Jay watched his New York neighbourhood change. Chains moved in. Influencers posted about places that had funding and were aesthetic. The old spots, the family ones, got left behind. His videos are about that gap. The erosion of local culture by money and aesthetics.
"Big chains and VC-funded businesses are promoted at the expense of local ones," he said. His content doesn't just roast influencers. It promotes other small food makers who can't afford to play the game. He positions Daadi as a defender of something real against something plastic.
And it's working. Not just philosophically. Financially. The videos drive traffic. People click through, try the popcorn, come back. The company can't keep stock. That's the proof.
Daadi popcorn features authentic Gujarat flavours like Sweet Chai and Spicy Masala, all vegan and gluten-free Daadi Snacks
The blowback
People unfollow because they think he's too harsh. Jay's take: "I would argue I need to be meaner."

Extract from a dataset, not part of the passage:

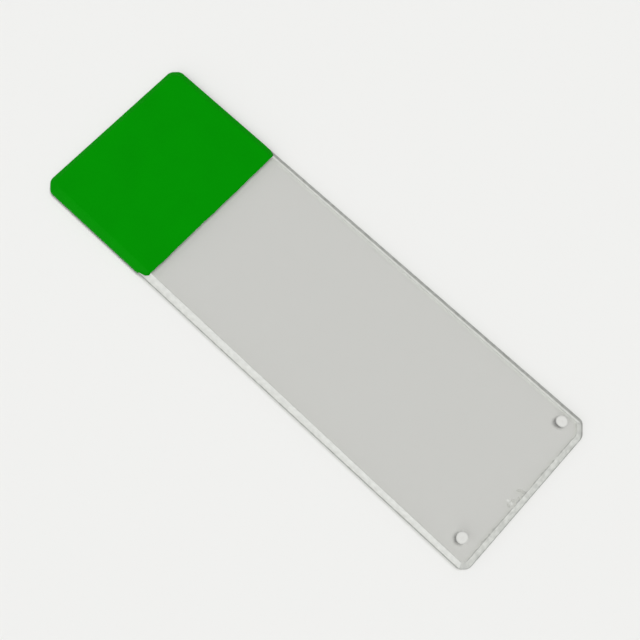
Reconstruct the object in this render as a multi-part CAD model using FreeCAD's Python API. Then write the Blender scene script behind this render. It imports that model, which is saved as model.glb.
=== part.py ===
import FreeCAD, Part
import math
import os
from FreeCAD import Vector

# Microscope slide: a clear glass plate with ground, bevelled edges and clipped
# corners, a green printed field over one end and two raised ink dots at the other.
#
# Millimetres. The origin is the centre of the underside. +X runs along the plate to
# its clear end, +Y across it, and +Z up out of the printed face.

# Glass plate
plate_length = 75.0
plate_width = 25.0
plate_thickness = 1.1
corner_cut = 1.2       # leg of each clipped corner, cut at 45 degrees
corner_radius = 0.9    # rounding where a clipped corner meets the straight edges
bevel_width = 0.8      # ground bevel, seen from above
bevel_depth = 0.38     # ground bevel, down the edge of the plate

# Printed colour field, over the upper face and its bevel
field_length = 19.5    # from the plate's end
ink_thickness = 0.03

# Raised ink dots near the clear end's corners
dot_diameter = 1.6
dot_height = 0.08
dot_rim_radius = 0.06     # rounding of the rim
dot_end_distance = 3.3    # from the plate's end to the dots' centres
dot_side_distance = 2.6   # from the long edges to the dots' centres
dot_side_shift = 0.6      # how far the pair is printed off the plate's centre line


def clipped_rectangle(length, width, leg, z):
    """Corner points, anticlockwise, of a rectangle with its four corners clipped at 45 degrees."""
    half_x = length / 2
    half_y = width / 2
    right_side = [(half_x, leg - half_y), (half_x, half_y - leg)]
    top_side = [(half_x - leg, half_y), (leg - half_x, half_y)]
    points = right_side + top_side
    points += [(-x, -y) for x, y in points]
    return [Vector(x, y, z) for x, y in points]


def eased_outline(points, radius):
    """Closed wire through the points, with an arc of this radius at every 45 degree turn."""
    setback = radius * math.tan(math.radians(22.5))
    sagitta = radius * (1 / math.cos(math.radians(22.5)) - 1)
    edges = []
    last_end = None
    first_start = None
    for index, corner in enumerate(points):
        before = (points[index - 1] - corner).normalize()
        after = (points[(index + 1) % len(points)] - corner).normalize()
        start = corner + before * setback
        end = corner + after * setback
        middle = corner + (before + after).normalize() * sagitta
        if last_end is None:
            first_start = start
        else:
            edges.append(Part.LineSegment(last_end, start).toShape())
        edges.append(Part.Arc(start, middle, end).toShape())
        last_end = end
    edges.append(Part.LineSegment(last_end, first_start).toShape())
    return Part.Wire(edges)


def outline_at(z, inset):
    """The plate's outline at this height, drawn in by an inset that is the same on all sides."""
    # A side at 45 degrees keeps its distance when the leg loses this share of the inset.
    leg = corner_cut - inset * (2 - math.sqrt(2))
    points = clipped_rectangle(plate_length - 2 * inset, plate_width - 2 * inset, leg, z)
    return eased_outline(points, corner_radius)


def bevel_face(lower_edge, upper_edge):
    """Flat face between two parallel lines, or the curved strip between two corner arcs."""
    if not isinstance(lower_edge.Curve, Part.Line):
        return Part.makeRuledSurface(lower_edge, upper_edge)
    low_start, low_end = [vertex.Point for vertex in lower_edge.Vertexes]
    high_start, high_end = [vertex.Point for vertex in upper_edge.Vertexes]
    return Part.Face(Part.makePolygon([low_start, low_end, high_end, high_start, low_start]))


def make_glass_plate():
    """One solid: two faces, a ground bevel round each, and the upright edge between the bevels."""
    under_face = outline_at(0, bevel_width)
    lower_edge = outline_at(bevel_depth, 0)
    upper_edge = outline_at(plate_thickness - bevel_depth, 0)
    upper_face = outline_at(plate_thickness, bevel_width)
    faces = [Part.Face(under_face), Part.Face(upper_face)]
    faces += lower_edge.extrude(Vector(0, 0, plate_thickness - 2 * bevel_depth)).Faces
    for lower, upper in ((under_face, lower_edge), (upper_edge, upper_face)):
        faces += [bevel_face(*pair) for pair in zip(lower.Edges, upper.Edges)]
    shell = Part.makeShell(faces)
    shell.sewShape()
    return Part.makeSolid(shell)


def make_colour_field(glass_plate):
    """Film of ink on the upper face and bevel, flush with the plate's outline."""
    upper_bevel_z = plate_thickness - bevel_depth
    field_zone = Part.makeBox(
        field_length,
        plate_width,
        bevel_depth + ink_thickness,
        Vector(-plate_length / 2, -plate_width / 2, upper_bevel_z),
    )
    raised_plate = glass_plate.translated(Vector(0, 0, ink_thickness))
    return raised_plate.common(field_zone).cut(glass_plate)


def make_dot(x, y):
    """Low round pad of ink with a rounded rim, flat where it sits on the glass."""
    pad = Part.makeCylinder(dot_diameter / 2, dot_height, Vector(x, y, plate_thickness))
    top_z = plate_thickness + dot_height
    rim = [edge for edge in pad.Edges if min(vertex.Z for vertex in edge.Vertexes) > top_z - dot_rim_radius]
    return pad.makeFillet(dot_rim_radius, rim)


def make_corner_dots():
    """Both dots, one near each corner of the clear end."""
    x = plate_length / 2 - dot_end_distance
    half_spacing = plate_width / 2 - dot_side_distance
    return Part.makeCompound([make_dot(x, dot_side_shift + side * half_spacing) for side in (-1, 1)])


glass_plate = make_glass_plate()
nodes = {
    "glass_plate": glass_plate,
    "colour_field": make_colour_field(glass_plate),
    "corner_dots": make_corner_dots(),
}

os.makedirs("parts", exist_ok=True)
for name, shape in nodes.items():
    shape.exportStep(f"parts/{name}.step")
    box = shape.BoundBox
    print(
        f"{name}: {len(shape.Solids)} solid, valid {shape.isValid()}, {shape.Volume:.4f} mm3, "
        f"x {box.XMin:.3f} {box.XMax:.3f}, y {box.YMin:.3f} {box.YMax:.3f}, z {box.ZMin:.3f} {box.ZMax:.3f}"
    )
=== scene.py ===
# %% [markdown]
# # A microscope slide
#
# The object is one plate of clear glass with a green printed field over one end and two
# raised dots of white ink near the other. This lesson loads the finished construction,
# models a visible version of each piece over it, and gives each its finish.
#
# Everything is in metres, with the plate flat on the floor: X along it, Y across it, Z up.

# %% Load the construction
import math
import random

import bmesh
import bpy
from mathutils import Matrix, Vector, noise


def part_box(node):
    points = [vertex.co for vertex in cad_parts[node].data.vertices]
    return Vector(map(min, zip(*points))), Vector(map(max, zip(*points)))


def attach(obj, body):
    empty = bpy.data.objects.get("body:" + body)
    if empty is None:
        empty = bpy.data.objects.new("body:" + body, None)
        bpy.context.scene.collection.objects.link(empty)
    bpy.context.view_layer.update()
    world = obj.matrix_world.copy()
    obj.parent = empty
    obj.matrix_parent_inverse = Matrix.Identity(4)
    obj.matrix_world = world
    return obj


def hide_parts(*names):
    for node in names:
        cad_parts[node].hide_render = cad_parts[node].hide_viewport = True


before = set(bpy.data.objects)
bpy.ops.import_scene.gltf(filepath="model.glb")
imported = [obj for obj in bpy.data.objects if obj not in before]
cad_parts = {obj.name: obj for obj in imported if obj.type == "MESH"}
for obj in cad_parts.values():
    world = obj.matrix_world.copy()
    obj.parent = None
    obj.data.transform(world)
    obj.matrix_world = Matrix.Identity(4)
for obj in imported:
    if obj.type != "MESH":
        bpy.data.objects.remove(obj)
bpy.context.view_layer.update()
print("construction:", sorted(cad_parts))

# %% [markdown]
# ## Sizes
#
# Lengths, widths and heights come from the construction's own boxes, so the visible pieces
# can't drift away from it. What a box can't tell, such as how wide the ground bevel is, is
# written here in millimetres, as it would be on a drawing.

# %% Sizes
MM = 0.001
HAIR = 0.002 * MM  # places closer together than this count as the same place
plate_low, plate_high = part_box("glass_plate")
field_edge_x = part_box("colour_field")[1].x
dots_low, dots_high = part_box("corner_dots")
plate_size = plate_high - plate_low
plate_centre = (plate_high + plate_low) / 2
top_z = plate_high.z

bevel_width = 0.8 * MM
bevel_depth = 0.38 * MM
upper_rim_z = plate_high.z - bevel_depth
lower_rim_z = plate_low.z + bevel_depth
dot_radius = (dots_high.x - dots_low.x) / 2
print("plate in mm:", [round(side / MM, 2) for side in plate_size])

# %% [markdown]
# ## Materials
#
# Two small helpers keep every material short. One turns a colour written as six hex digits,
# as on a paint card, into the linear numbers that the renderer works in. The other adds a
# node, sets its inputs and joins its links in one line.

# %% Helpers for materials
def linear(hex_colour):
    """An sRGB colour such as 'c8c8c8' as the linear red, green, blue and alpha of a socket."""
    channels = [int(hex_colour[start:start + 2], 16) / 255 for start in (0, 2, 4)]
    return [c / 12.92 if c <= 0.04045 else ((c + 0.055) / 1.055) ** 2.4 for c in channels] + [1]


def add_node(material, kind, settings=None, **inputs):
    """Add a node of this kind. settings are its own properties.

    inputs are its sockets, each given a value or a link. Some nodes have several sockets of one
    name, so a socket can be named by its number too: in_6 is input 6.
    """
    tree = material.node_tree
    node = tree.nodes.new(kind)
    for name, value in (settings or {}).items():
        setattr(node, name, value)
    for name, value in inputs.items():
        if name.startswith("in_"):
            socket = node.inputs[int(name[3:])]
        else:
            socket = next(s for s in node.inputs if s.enabled and s.name.replace(" ", "_") == name)
        if isinstance(value, bpy.types.NodeSocket):
            tree.links.new(value, socket)
        else:
            socket.default_value = value
    return node


def new_material(name):
    """An empty node material, and its output node."""
    material = bpy.data.materials.new(name)
    material.use_nodes = True
    material.node_tree.nodes.clear()
    return material, add_node(material, "ShaderNodeOutputMaterial")


def place_in_mm(material):
    """Each point's place on the object in millimetres, for patterns given in real sizes."""
    place = add_node(material, "ShaderNodeTexCoord").outputs["Object"]
    scale = add_node(material, "ShaderNodeMapping", Vector=place, Scale=(1 / MM, 1 / MM, 1 / MM))
    return scale.outputs["Vector"]


# %% [markdown]
# ### Glass that lets lamp light through
#
# A ray that looks for a lamp can't bend, so ordinary glass would throw a black shadow on
# the floor. For those rays, and for light on its way from the floor, the glass is swapped
# for a plain clear film with the tint that the plate really has. What is seen in the glass
# still bends and mirrors as it should.

# %% Helper for clear shadows
def let_light_through(material, output, shader, tint):
    """Show this shader, but be a clear tinted film to lamps and to light coming off the floor."""
    path = add_node(material, "ShaderNodeLightPath")
    film = add_node(material, "ShaderNodeBsdfTransparent", Color=tint).outputs[0]
    bounced = add_node(
        material, "ShaderNodeMixShader",
        in_0=path.outputs["Is Diffuse Ray"], in_1=shader, in_2=film,
    )
    joined = add_node(
        material, "ShaderNodeMixShader",
        in_0=path.outputs["Is Shadow Ray"], in_1=bounced.outputs[0], in_2=film,
    )
    material.node_tree.links.new(joined.outputs[0], output.inputs["Surface"])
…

In May, he posted that he's not chasing content creation money like most people at his follower count. "I post to speak my mind and help my family's snack biz." That's a different model. Most brands pay influencers to make everything look perfect. They chase viral polish, and Jay does the opposite. In fact, he weaponises rawness and treats criticism like a product feature.
The internet mostly backs him. Reddit threads light up with support. One commenter was "toxic influencers choking on their matcha lattes searching their Balenciaga bags." Another: "Influencers are boring and unoriginal and can get bent." The anger is shared. Jay simply gave it a microphone and a snack to buy.
Jay's success says something about where things are going. People are done with curated perfection. They can smell the artificiality now. They respond to brands that feel like humans rather than committees. Daadi doesn't sell aspiration. Doesn't sell a lifestyle. Sells popcorn and a point of view.
The quality matters, including the spices, the sourcing, and the family behind it. But the edge matters too. He’s not afraid to say what most brands tiptoe around. “We just show who we are,” Jay says. “No pretending, no gloss. People can feel that and that’s when they reach for the popcorn.”
Most small businesses can't afford to play the traditional game. Can't pay influencers. Can't hire agencies. Can't fake their way into feeds. Maybe they don't need to. Maybe honesty and humour can cut through if they're sharp enough. If the product backs it up. If the story is real and the person telling it isn't trying to sound like a PR script.
This started with a list Jay didn't use. The business took off the moment he stopped trying to play by the usual rules and started speaking his mind. Turns out, honesty sells. And yes, the popcorn really does taste good.
Daadi Snacks merch dropInstagram/daadisnacks
The question is whether this scales. Whether other small businesses watch this and realise they don't need to beg for attention from people who don't care. Right now, Daadi keeps selling out. People keep watching. The grandmother's recipe that was supposed to need influencer approval is doing fine without it. Better than fine. Turns out the most effective marketing strategy might just be giving a damn and not being afraid to show it.